**WHAT YOU SHOULD DO**
Identify the lines bearing the string "piece" and gather them.

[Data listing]
● ● ● ● ● ● ●
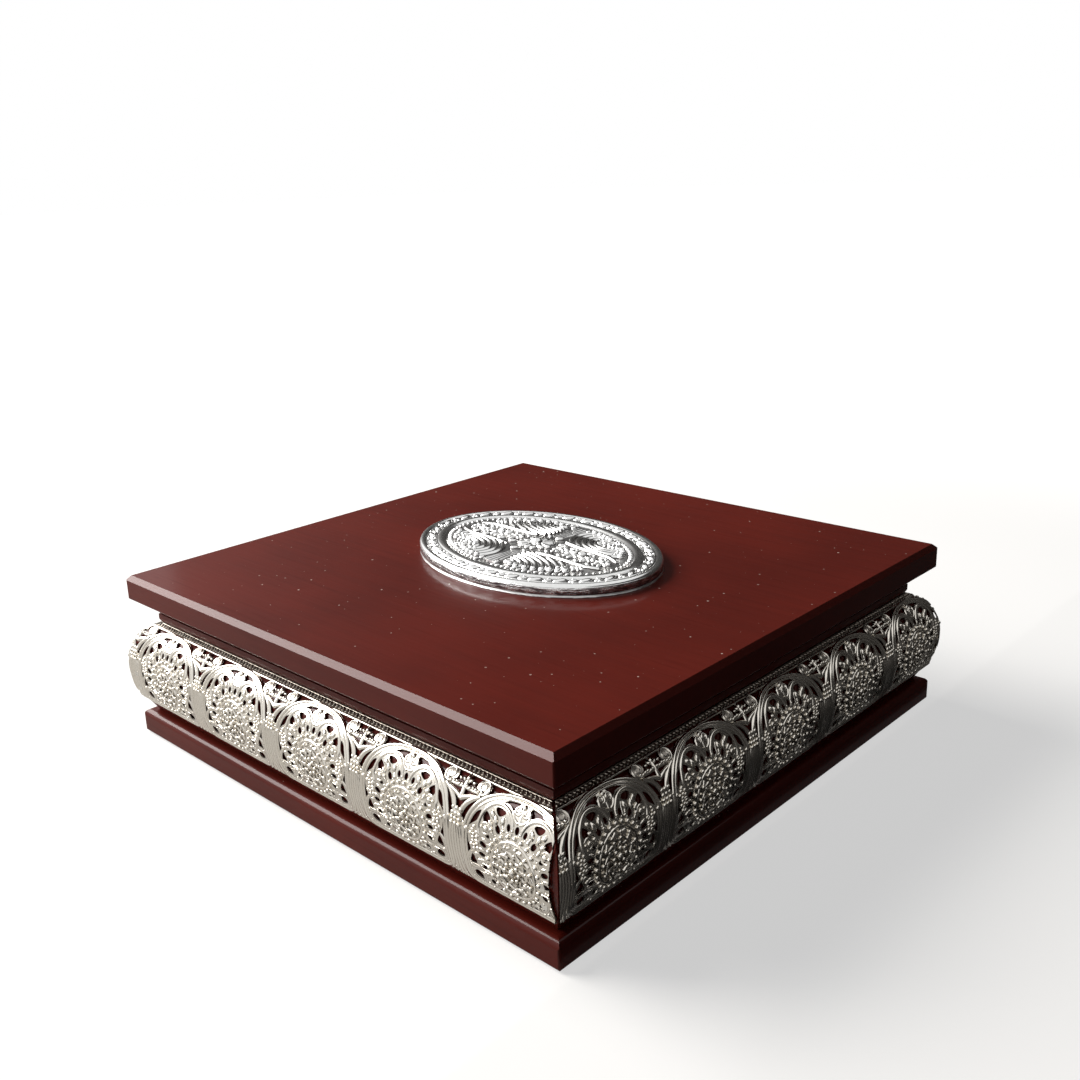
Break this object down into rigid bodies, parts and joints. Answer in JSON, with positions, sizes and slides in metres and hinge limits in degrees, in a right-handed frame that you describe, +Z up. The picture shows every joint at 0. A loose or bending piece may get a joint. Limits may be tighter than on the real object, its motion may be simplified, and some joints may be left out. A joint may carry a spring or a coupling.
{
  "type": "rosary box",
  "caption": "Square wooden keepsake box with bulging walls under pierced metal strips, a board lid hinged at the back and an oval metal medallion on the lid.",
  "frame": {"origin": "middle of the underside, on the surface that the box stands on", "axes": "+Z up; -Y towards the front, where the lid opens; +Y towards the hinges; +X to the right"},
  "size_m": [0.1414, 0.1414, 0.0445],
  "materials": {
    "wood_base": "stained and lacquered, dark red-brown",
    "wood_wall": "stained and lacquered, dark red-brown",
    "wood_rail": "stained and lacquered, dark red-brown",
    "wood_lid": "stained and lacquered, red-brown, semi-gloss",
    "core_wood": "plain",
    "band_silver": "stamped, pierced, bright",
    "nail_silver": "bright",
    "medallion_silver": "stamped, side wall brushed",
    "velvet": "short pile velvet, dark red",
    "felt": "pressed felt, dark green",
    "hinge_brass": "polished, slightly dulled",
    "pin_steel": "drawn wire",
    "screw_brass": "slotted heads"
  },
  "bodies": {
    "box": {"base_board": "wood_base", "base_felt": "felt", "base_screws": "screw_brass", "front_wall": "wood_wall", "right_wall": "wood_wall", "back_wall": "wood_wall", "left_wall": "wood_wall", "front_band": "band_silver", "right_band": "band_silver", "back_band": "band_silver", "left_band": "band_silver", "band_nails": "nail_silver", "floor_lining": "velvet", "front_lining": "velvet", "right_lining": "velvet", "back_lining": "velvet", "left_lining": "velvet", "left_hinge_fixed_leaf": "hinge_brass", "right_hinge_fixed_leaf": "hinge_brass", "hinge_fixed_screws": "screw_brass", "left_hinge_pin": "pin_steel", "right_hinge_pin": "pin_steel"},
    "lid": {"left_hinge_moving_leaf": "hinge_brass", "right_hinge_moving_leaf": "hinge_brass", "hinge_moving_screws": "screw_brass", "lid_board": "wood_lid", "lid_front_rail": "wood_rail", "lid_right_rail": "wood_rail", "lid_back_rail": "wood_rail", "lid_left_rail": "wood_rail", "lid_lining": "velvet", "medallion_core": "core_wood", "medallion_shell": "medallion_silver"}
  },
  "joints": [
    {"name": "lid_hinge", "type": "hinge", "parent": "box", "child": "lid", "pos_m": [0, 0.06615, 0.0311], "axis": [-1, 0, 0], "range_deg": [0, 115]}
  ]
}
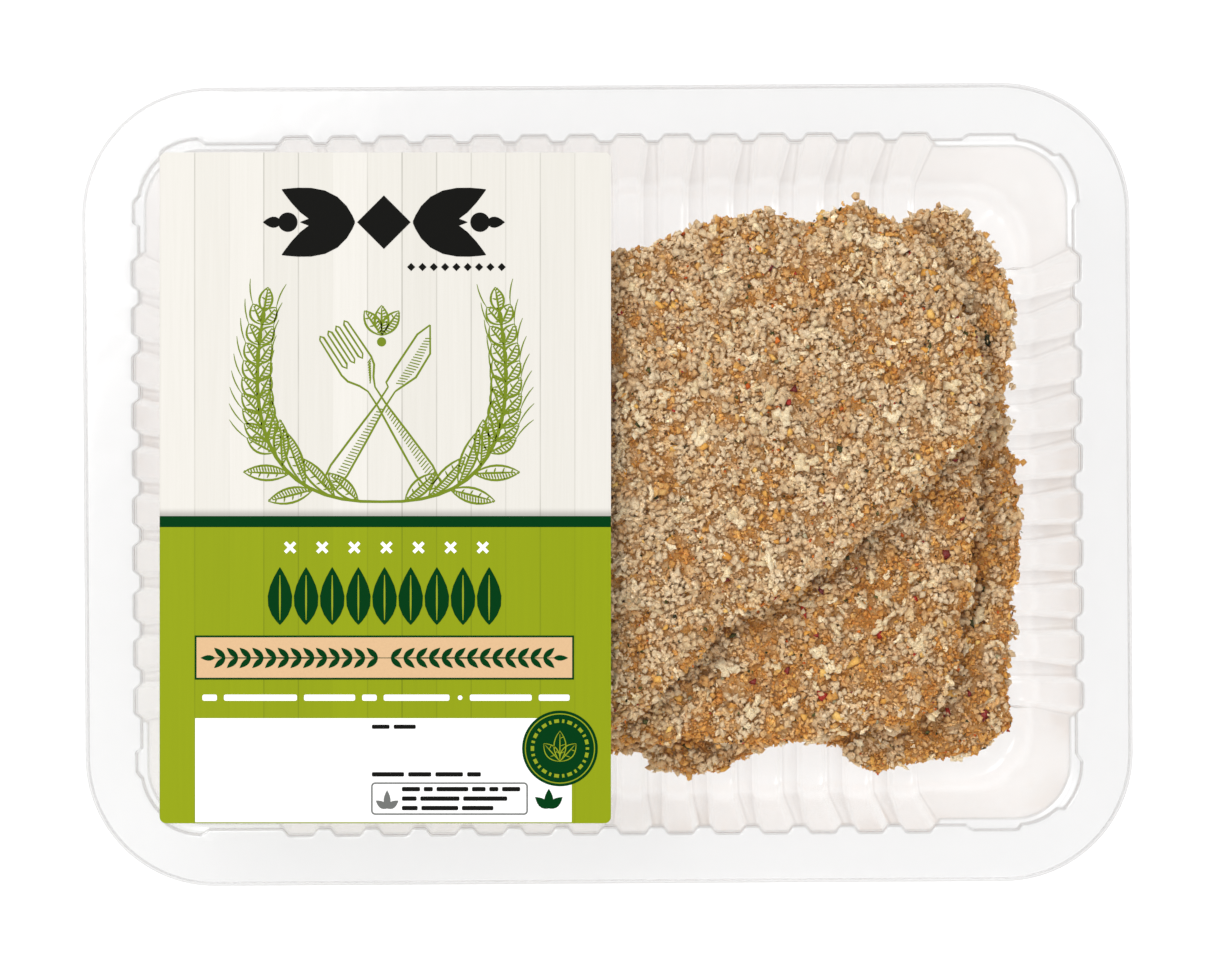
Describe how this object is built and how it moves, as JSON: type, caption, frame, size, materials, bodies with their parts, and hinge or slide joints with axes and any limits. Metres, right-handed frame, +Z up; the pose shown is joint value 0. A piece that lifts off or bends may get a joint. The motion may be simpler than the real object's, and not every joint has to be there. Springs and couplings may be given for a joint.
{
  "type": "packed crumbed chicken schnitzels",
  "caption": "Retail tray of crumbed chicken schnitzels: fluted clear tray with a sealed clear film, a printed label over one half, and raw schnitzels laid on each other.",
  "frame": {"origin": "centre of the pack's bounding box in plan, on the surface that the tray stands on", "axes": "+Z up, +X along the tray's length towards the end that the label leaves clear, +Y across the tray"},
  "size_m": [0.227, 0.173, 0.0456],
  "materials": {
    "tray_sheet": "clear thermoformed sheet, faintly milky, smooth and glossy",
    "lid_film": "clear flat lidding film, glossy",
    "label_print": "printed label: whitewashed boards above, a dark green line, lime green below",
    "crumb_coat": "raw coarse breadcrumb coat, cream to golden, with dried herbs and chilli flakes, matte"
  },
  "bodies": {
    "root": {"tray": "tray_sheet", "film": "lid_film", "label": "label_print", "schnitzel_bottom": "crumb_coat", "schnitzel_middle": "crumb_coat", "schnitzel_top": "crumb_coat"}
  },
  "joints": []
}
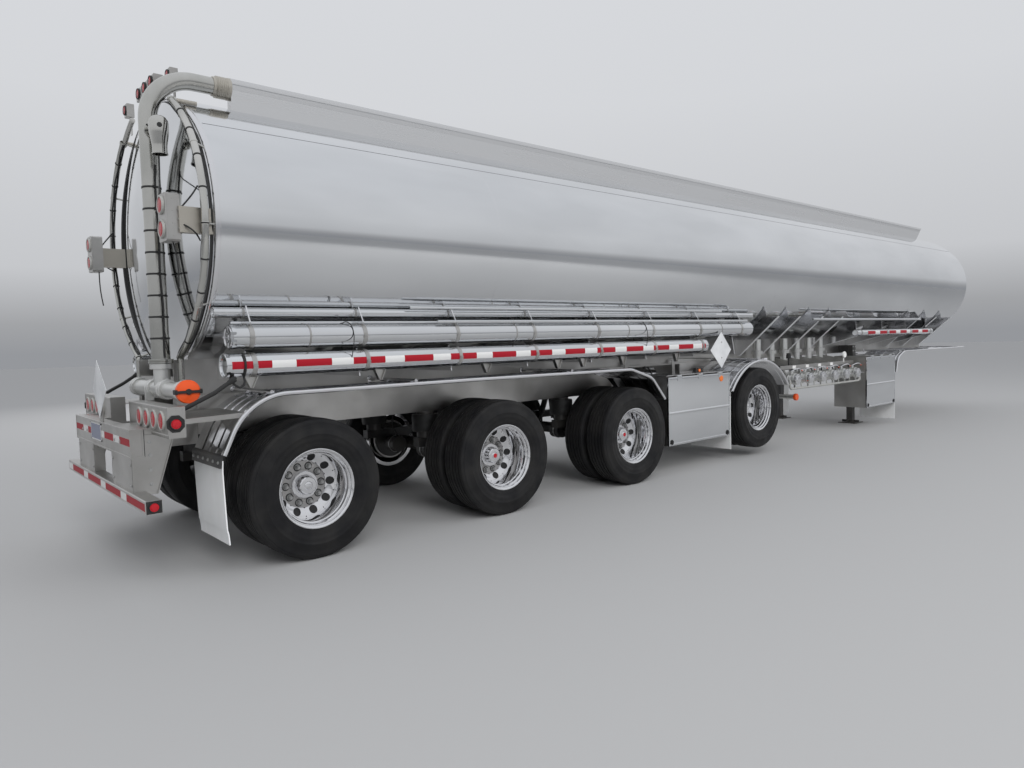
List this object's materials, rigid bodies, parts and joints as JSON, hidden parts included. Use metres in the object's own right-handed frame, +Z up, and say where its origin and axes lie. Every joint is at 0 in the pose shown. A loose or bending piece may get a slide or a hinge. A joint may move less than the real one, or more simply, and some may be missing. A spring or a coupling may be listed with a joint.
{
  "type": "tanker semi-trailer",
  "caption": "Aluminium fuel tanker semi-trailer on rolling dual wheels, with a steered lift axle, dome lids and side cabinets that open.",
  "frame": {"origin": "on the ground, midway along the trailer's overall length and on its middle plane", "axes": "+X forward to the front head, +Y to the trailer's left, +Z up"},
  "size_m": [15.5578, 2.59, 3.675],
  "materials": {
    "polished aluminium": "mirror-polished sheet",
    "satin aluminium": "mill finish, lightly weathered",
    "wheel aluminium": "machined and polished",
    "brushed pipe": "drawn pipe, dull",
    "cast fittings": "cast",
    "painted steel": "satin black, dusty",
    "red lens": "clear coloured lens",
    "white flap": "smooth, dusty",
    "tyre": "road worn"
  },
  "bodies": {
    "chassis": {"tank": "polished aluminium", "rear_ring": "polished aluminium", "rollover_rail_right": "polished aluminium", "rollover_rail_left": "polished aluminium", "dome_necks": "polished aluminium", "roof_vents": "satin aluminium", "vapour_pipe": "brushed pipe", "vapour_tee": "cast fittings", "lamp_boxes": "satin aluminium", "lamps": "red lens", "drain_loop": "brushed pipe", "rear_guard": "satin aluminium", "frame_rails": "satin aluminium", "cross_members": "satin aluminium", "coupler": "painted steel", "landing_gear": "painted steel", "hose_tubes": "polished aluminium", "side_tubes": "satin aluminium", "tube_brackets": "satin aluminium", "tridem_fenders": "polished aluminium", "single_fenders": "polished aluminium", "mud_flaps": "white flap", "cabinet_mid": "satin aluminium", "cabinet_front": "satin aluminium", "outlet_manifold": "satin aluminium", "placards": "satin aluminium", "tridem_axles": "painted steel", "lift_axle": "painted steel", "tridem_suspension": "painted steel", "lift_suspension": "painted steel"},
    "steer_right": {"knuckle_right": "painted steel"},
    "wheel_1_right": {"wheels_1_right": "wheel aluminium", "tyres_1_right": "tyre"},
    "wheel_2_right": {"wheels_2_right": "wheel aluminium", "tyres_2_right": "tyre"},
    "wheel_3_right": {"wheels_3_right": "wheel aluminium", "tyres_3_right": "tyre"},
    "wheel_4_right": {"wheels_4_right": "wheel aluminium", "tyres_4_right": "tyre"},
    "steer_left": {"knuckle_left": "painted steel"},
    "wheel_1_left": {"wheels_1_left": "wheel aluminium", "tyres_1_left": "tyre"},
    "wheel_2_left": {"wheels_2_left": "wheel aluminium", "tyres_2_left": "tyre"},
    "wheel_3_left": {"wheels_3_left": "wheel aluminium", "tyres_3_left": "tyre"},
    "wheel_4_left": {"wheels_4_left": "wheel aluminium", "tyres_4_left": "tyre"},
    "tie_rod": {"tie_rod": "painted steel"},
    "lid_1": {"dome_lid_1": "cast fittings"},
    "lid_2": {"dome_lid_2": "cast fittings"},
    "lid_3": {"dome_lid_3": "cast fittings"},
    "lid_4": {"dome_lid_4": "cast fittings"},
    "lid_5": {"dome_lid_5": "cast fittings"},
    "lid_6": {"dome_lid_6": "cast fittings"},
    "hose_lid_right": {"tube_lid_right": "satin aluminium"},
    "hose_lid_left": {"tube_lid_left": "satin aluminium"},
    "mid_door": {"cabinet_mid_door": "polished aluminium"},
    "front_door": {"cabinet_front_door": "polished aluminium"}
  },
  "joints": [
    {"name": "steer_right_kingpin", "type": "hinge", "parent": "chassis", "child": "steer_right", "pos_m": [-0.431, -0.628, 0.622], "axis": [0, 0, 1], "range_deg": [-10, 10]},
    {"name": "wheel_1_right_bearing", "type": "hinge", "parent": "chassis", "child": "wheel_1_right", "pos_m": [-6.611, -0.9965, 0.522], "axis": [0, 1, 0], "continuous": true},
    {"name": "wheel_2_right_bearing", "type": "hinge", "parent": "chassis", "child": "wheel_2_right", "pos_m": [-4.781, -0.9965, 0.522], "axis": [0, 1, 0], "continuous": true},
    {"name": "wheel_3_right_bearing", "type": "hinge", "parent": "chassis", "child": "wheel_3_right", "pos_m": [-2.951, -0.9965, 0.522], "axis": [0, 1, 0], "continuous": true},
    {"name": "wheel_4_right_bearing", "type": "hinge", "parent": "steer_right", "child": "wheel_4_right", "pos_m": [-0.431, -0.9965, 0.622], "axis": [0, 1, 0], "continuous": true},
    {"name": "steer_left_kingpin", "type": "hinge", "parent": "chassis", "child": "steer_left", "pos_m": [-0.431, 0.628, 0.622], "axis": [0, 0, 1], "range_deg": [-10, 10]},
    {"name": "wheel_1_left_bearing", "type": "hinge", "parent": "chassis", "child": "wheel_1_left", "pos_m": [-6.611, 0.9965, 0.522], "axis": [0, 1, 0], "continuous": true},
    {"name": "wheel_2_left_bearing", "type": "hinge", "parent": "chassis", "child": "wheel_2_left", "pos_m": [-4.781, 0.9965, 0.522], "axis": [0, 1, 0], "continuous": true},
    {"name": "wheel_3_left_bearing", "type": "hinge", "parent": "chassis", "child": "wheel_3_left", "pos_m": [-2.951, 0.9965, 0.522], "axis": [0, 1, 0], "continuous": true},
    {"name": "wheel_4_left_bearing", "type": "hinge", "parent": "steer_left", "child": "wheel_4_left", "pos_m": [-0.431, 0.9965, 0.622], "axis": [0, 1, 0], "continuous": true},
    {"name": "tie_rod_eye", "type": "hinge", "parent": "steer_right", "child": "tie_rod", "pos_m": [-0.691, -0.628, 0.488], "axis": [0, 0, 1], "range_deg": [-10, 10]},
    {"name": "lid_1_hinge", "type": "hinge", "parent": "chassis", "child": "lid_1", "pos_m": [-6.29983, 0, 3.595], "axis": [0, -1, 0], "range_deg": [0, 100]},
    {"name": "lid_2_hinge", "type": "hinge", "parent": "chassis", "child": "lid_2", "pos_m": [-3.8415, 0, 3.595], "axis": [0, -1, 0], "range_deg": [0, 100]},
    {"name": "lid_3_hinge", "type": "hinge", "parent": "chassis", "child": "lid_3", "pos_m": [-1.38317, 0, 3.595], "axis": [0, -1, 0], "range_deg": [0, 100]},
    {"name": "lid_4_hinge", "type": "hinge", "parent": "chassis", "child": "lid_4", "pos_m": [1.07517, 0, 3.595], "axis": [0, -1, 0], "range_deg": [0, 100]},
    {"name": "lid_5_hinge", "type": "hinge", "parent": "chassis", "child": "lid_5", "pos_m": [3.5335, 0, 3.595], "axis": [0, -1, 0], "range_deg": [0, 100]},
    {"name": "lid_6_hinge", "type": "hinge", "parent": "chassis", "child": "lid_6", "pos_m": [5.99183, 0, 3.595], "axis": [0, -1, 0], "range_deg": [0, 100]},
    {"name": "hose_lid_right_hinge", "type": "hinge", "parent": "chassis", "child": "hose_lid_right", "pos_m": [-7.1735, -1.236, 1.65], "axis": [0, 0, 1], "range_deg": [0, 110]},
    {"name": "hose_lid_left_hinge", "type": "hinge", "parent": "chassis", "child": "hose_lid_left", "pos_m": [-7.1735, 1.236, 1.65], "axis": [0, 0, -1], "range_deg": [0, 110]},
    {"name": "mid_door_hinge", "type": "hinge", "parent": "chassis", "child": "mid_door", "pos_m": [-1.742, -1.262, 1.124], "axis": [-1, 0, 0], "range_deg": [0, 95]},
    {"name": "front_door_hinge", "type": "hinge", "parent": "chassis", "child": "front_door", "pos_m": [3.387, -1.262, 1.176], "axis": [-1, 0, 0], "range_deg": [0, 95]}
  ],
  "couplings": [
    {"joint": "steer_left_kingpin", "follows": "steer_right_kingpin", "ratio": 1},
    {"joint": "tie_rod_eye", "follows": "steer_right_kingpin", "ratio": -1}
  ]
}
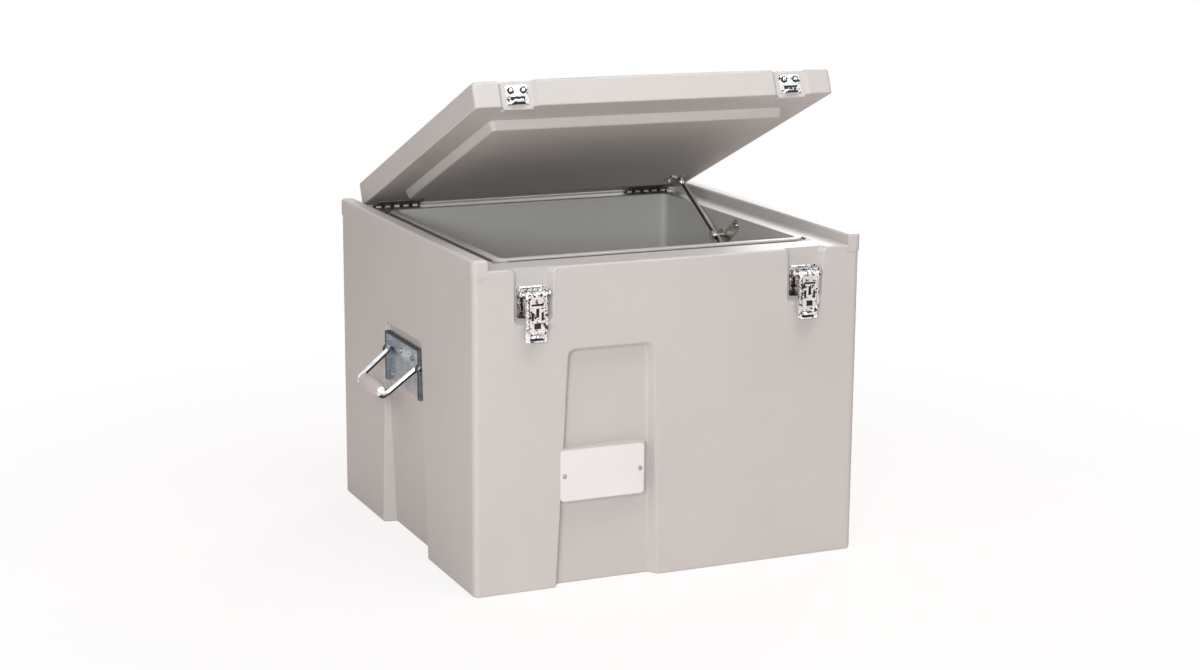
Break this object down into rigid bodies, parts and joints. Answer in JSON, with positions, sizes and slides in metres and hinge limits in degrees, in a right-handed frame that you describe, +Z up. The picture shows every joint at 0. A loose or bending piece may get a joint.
● ● ● ● ● ● ●
**EXPECTED ANSWER**
Break this object down into rigid bodies, parts and joints. Answer in JSON, with positions, sizes and slides in metres and hinge limits in degrees, in a right-handed frame that you describe, +Z up. The picture shows every joint at 0. A loose or bending piece may get a joint. Limits may be tighter than on the real object, its motion may be simplified, and some joints may be left out. A joint may carry a spring or a coupling.
Describe how this object is built and how it moves, as JSON: type, caption, frame, size, materials, bodies with their parts, and hinge or slide joints with axes and any limits. Metres, right-handed frame, +Z up; the pose shown is joint value 0. A piece that lifts off or bends may get a joint. The motion may be simpler than the real object's, and not every joint has to be there. Springs and couplings may be given for a joint.
List this object's materials, rigid bodies, parts and joints as JSON, hidden parts included. Use metres in the object's own right-handed frame, +Z up, and say where its origin and axes lie. Every joint is at 0 in the pose shown. A loose or bending piece may get a slide or a hinge. A joint may move less than the real one, or more simply, and some may be missing. A spring or a coupling may be listed with a joint.
Break this object down into rigid bodies, parts and joints. Answer in JSON, with positions, sizes and slides in metres and hinge limits in degrees, in a right-handed frame that you describe, +Z up. The picture shows every joint at 0. A loose or bending piece may get a joint.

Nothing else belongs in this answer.